## START Input

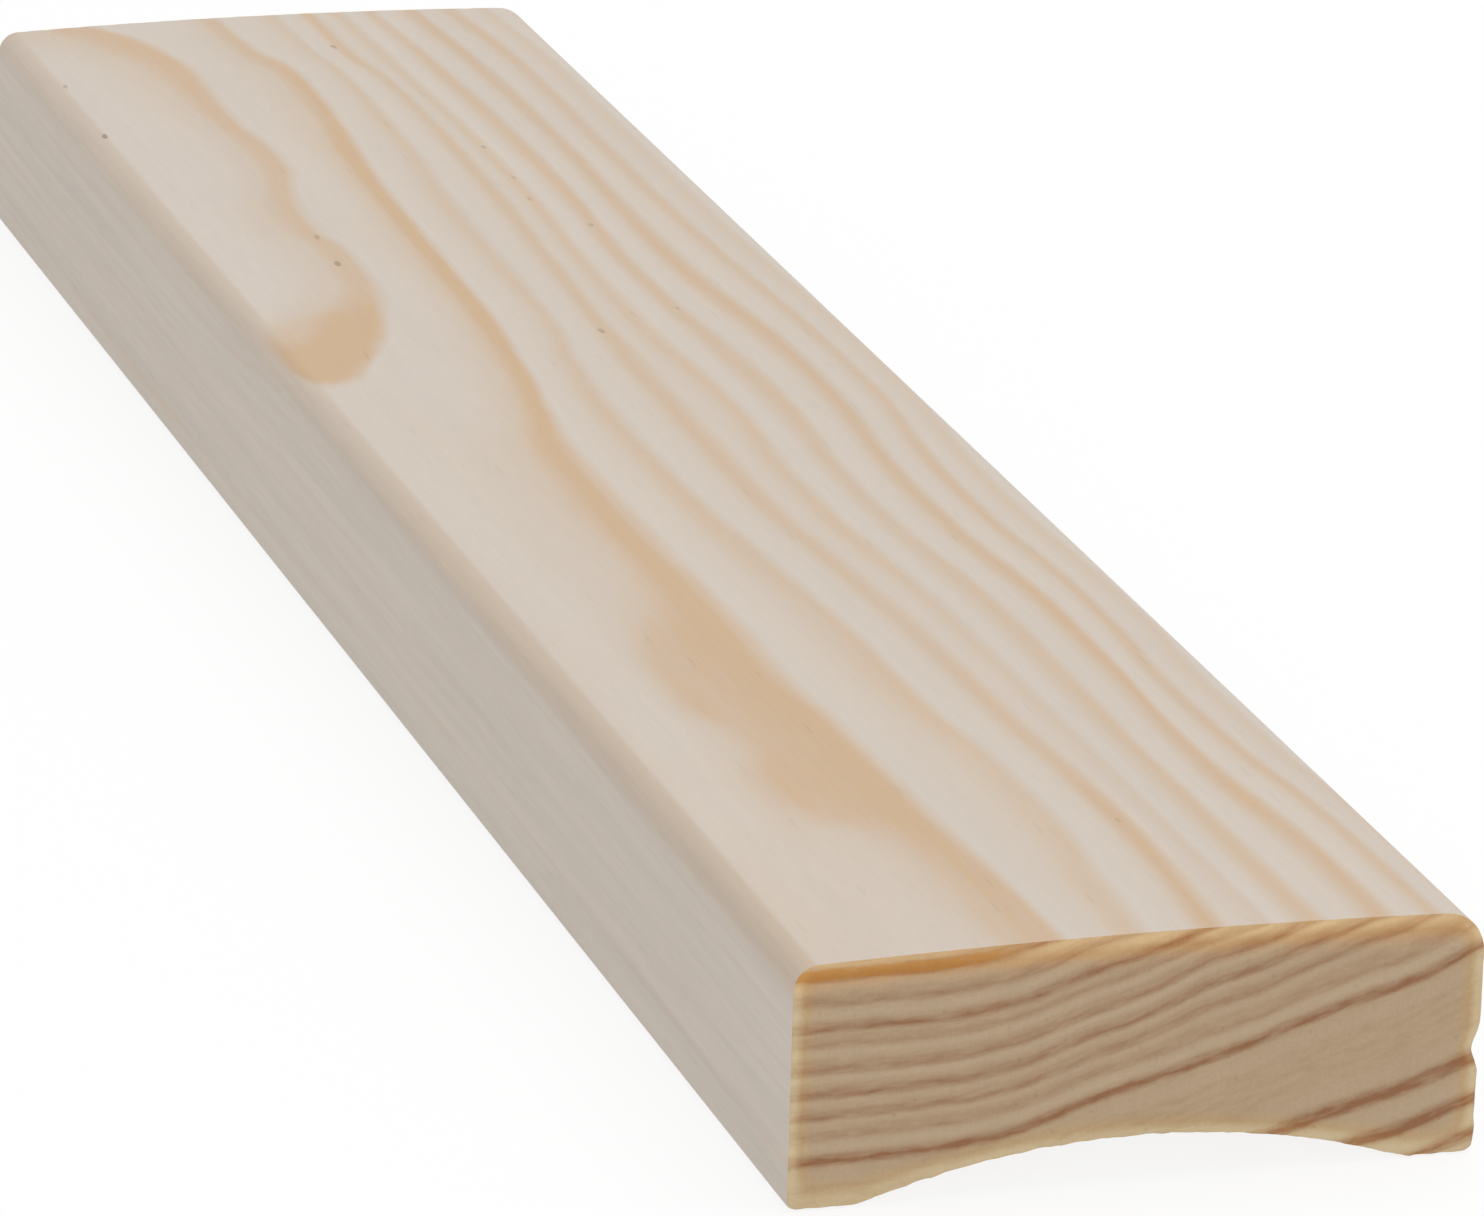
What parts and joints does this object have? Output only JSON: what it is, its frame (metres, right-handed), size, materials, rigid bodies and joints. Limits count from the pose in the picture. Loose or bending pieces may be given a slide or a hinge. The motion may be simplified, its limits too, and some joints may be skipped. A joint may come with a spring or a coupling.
{
  "type": "cover strip",
  "caption": "Short length of planed pine cover strip with a crowned face, rounded arrises and a hollowed back, nailed over the joint between two boards.",
  "frame": {"origin": "middle of the back, on the plane that the two feet stand on, halfway along the strip", "axes": "+Y along the strip, +Z out of the crowned face, +X across the strip towards the larger arris"},
  "size_m": [0.041, 0.2, 0.015],
  "materials": {
    "planed_pine": "planed, untreated pine; both ends sawn"
  },
  "bodies": {
    "root": {"cover_strip": "planed_pine"}
  },
  "joints": []
}
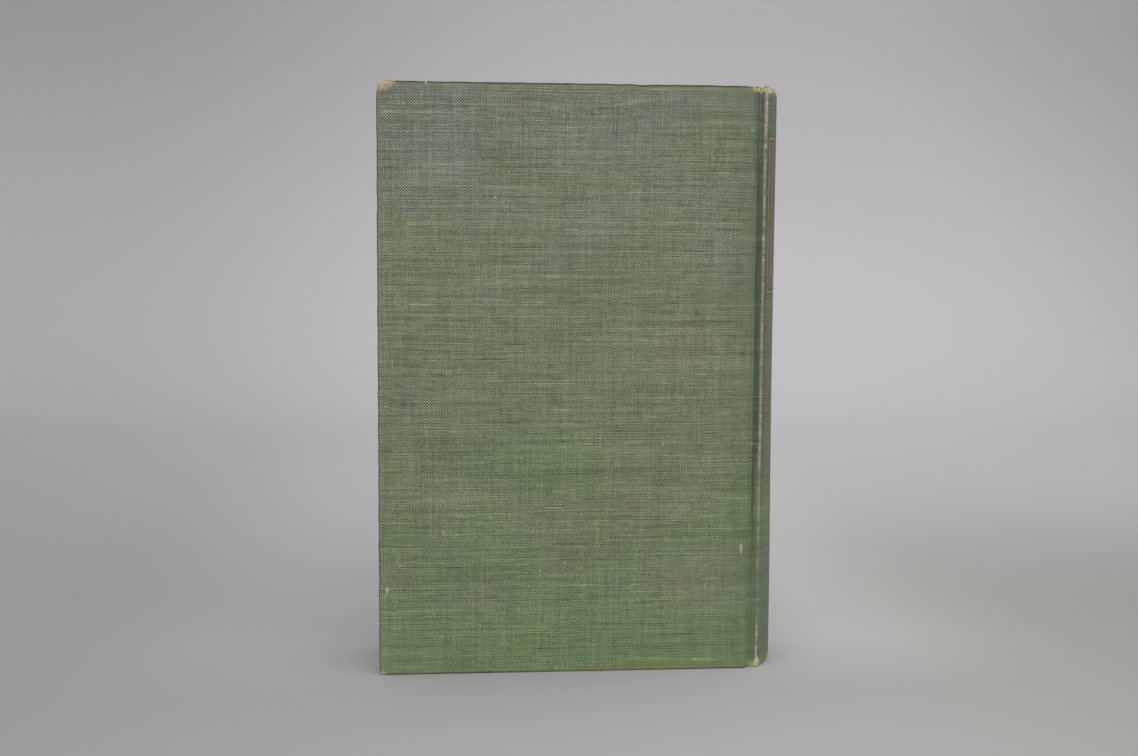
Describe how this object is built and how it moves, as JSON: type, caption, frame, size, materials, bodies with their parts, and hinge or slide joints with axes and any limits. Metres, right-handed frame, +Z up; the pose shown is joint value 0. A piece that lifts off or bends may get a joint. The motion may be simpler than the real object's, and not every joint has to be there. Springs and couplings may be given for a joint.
{
  "type": "hardback book",
  "caption": "Cloth-bound hardback book with a rounded spine, grooved joints, worn edges and covers that open.",
  "frame": {"origin": "centre of the footprint, on the plane that the book stands on", "axes": "+Z up along the height, +X towards the spine, +Y out of the front cover, so the rear cover faces -Y"},
  "size_m": [0.1308, 0.035, 0.1907],
  "materials": {
    "book_cloth": "worn green plain-weave book cloth, matt, rubbed pale along the edges and the spine's ridge",
    "board": "tan strawboard, shown only where the cloth is worn through",
    "pages": "aged cream paper, fine lines of the leaves on its edges",
    "endpaper": "plain cream endpaper, lightly foxed",
    "lining_paper": "brown lining paper",
    "spine_card": "thin buff card",
    "mull": "open-weave starched muslin"
  },
  "bodies": {
    "block": {"text_block": "pages", "rear_flyleaf": "endpaper", "front_flyleaf": "endpaper", "mull": "mull", "spine_lining": "lining_paper", "spine_inlay": "spine_card", "spine_cloth": "book_cloth"},
    "rear_cover": {"rear_board": "board", "rear_cloth": "book_cloth", "rear_pastedown": "endpaper"},
    "front_cover": {"front_board": "board", "front_cloth": "book_cloth", "front_pastedown": "endpaper"}
  },
  "joints": [
    {"name": "rear_joint", "type": "hinge", "parent": "block", "child": "rear_cover", "pos_m": [0.05791, -0.01615, 0], "axis": [0, 0, 1], "range_deg": [0, 180]},
    {"name": "front_joint", "type": "hinge", "parent": "block", "child": "front_cover", "pos_m": [0.05791, 0.01615, 0], "axis": [0, 0, -1], "range_deg": [0, 180]}
  ]
}
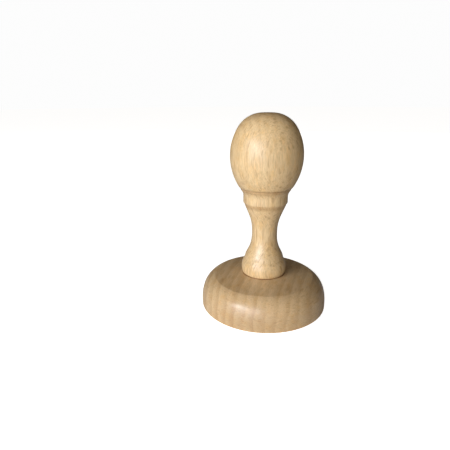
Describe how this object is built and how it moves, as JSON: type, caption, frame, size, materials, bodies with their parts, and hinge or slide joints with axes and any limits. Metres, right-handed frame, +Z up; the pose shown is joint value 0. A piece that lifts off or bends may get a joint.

## END Input

**Task statement**
Every entry above needs to be quoted exactly.

**Result below**
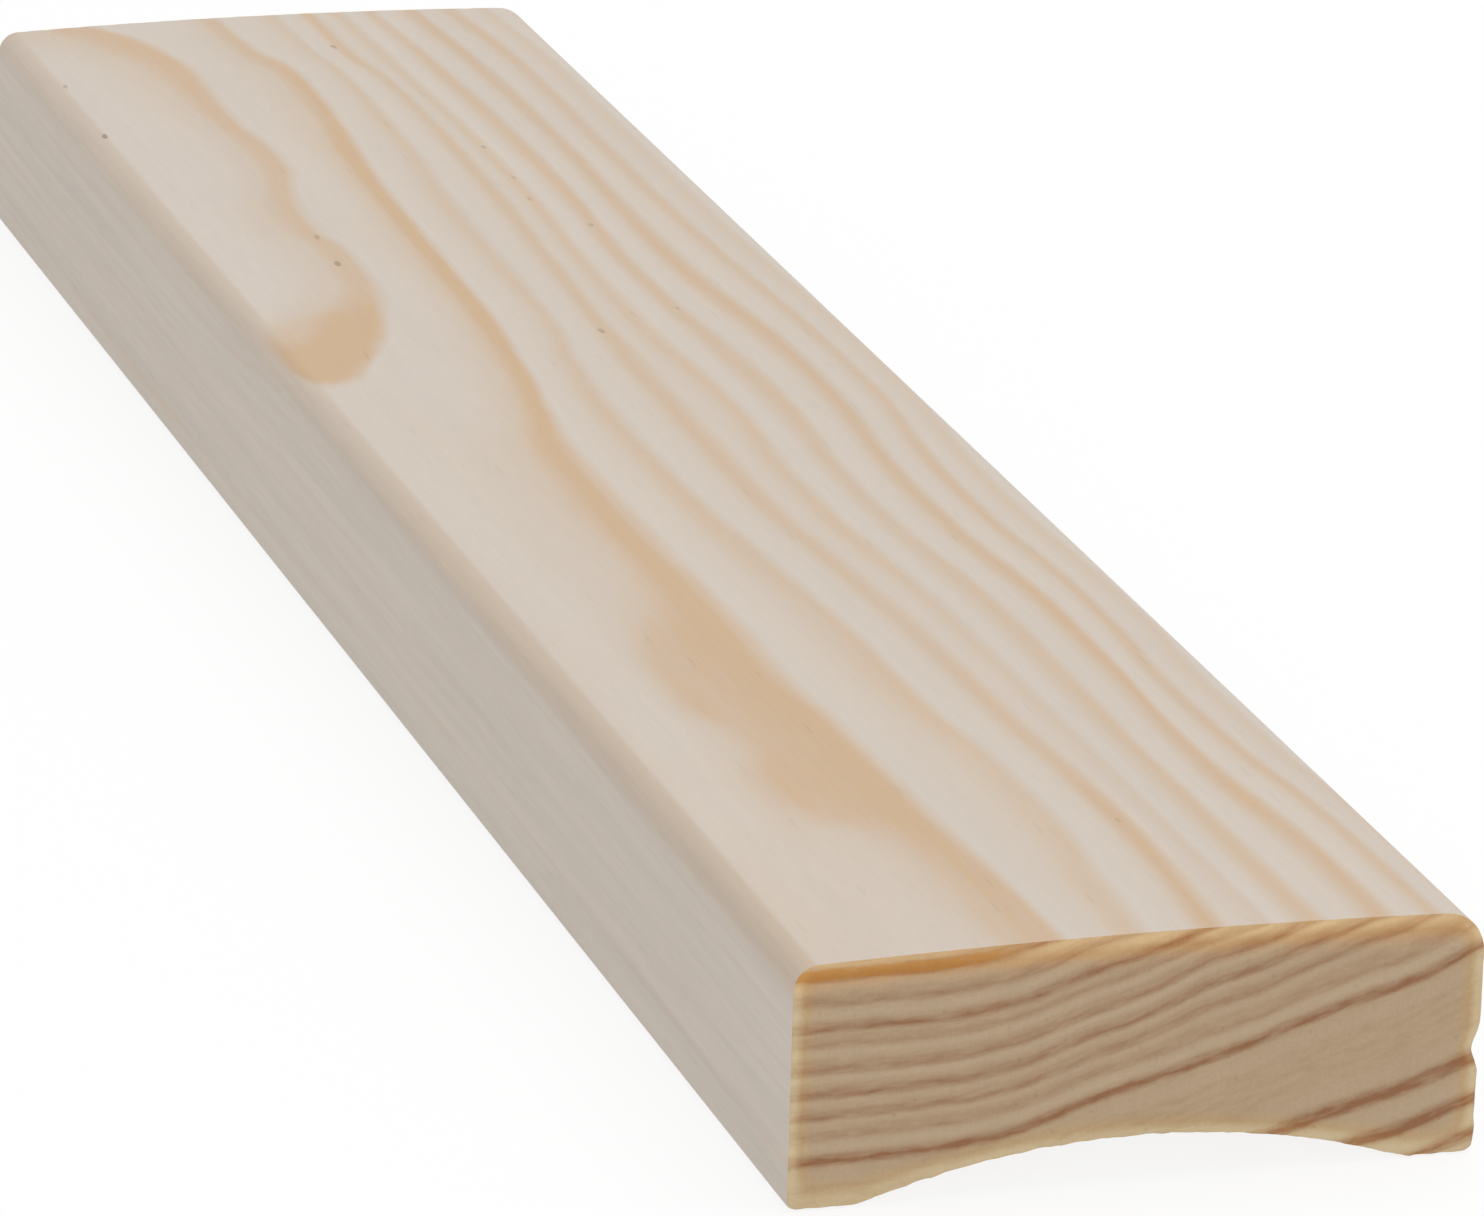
What parts and joints does this object have? Output only JSON: what it is, its frame (metres, right-handed), size, materials, rigid bodies and joints. Limits count from the pose in the picture. Loose or bending pieces may be given a slide or a hinge. The motion may be simplified, its limits too, and some joints may be skipped. A joint may come with a spring or a coupling.
{
  "type": "cover strip",
  "caption": "Short length of planed pine cover strip with a crowned face, rounded arrises and a hollowed back, nailed over the joint between two boards.",
  "frame": {"origin": "middle of the back, on the plane that the two feet stand on, halfway along the strip", "axes": "+Y along the strip, +Z out of the crowned face, +X across the strip towards the larger arris"},
  "size_m": [0.041, 0.2, 0.015],
  "materials": {
    "planed_pine": "planed, untreated pine; both ends sawn"
  },
  "bodies": {
    "root": {"cover_strip": "planed_pine"}
  },
  "joints": []
}
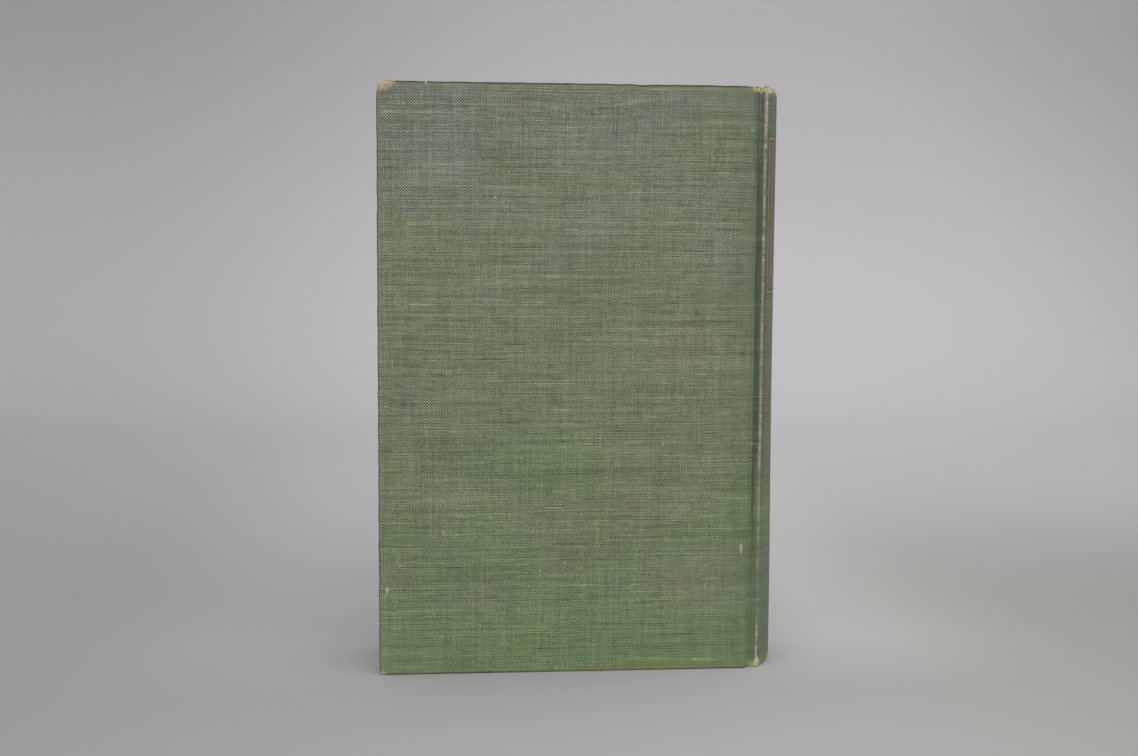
Describe how this object is built and how it moves, as JSON: type, caption, frame, size, materials, bodies with their parts, and hinge or slide joints with axes and any limits. Metres, right-handed frame, +Z up; the pose shown is joint value 0. A piece that lifts off or bends may get a joint. The motion may be simpler than the real object's, and not every joint has to be there. Springs and couplings may be given for a joint.
{
  "type": "hardback book",
  "caption": "Cloth-bound hardback book with a rounded spine, grooved joints, worn edges and covers that open.",
  "frame": {"origin": "centre of the footprint, on the plane that the book stands on", "axes": "+Z up along the height, +X towards the spine, +Y out of the front cover, so the rear cover faces -Y"},
  "size_m": [0.1308, 0.035, 0.1907],
  "materials": {
    "book_cloth": "worn green plain-weave book cloth, matt, rubbed pale along the edges and the spine's ridge",
    "board": "tan strawboard, shown only where the cloth is worn through",
    "pages": "aged cream paper, fine lines of the leaves on its edges",
    "endpaper": "plain cream endpaper, lightly foxed",
    "lining_paper": "brown lining paper",
    "spine_card": "thin buff card",
    "mull": "open-weave starched muslin"
  },
  "bodies": {
    "block": {"text_block": "pages", "rear_flyleaf": "endpaper", "front_flyleaf": "endpaper", "mull": "mull", "spine_lining": "lining_paper", "spine_inlay": "spine_card", "spine_cloth": "book_cloth"},
    "rear_cover": {"rear_board": "board", "rear_cloth": "book_cloth", "rear_pastedown": "endpaper"},
    "front_cover": {"front_board": "board", "front_cloth": "book_cloth", "front_pastedown": "endpaper"}
  },
  "joints": [
    {"name": "rear_joint", "type": "hinge", "parent": "block", "child": "rear_cover", "pos_m": [0.05791, -0.01615, 0], "axis": [0, 0, 1], "range_deg": [0, 180]},
    {"name": "front_joint", "type": "hinge", "parent": "block", "child": "front_cover", "pos_m": [0.05791, 0.01615, 0], "axis": [0, 0, -1], "range_deg": [0, 180]}
  ]
}
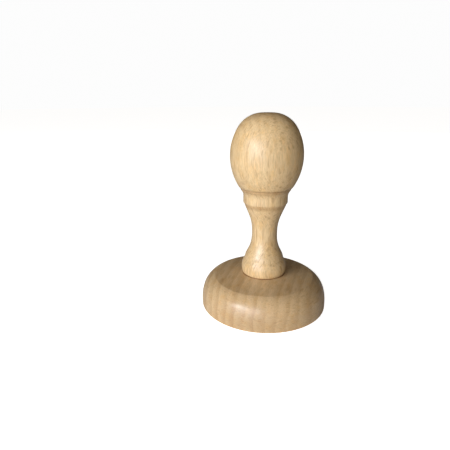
Describe how this object is built and how it moves, as JSON: type, caption, frame, size, materials, bodies with their parts, and hinge or slide joints with axes and any limits. Metres, right-handed frame, +Z up; the pose shown is joint value 0. A piece that lifts off or bends may get a joint.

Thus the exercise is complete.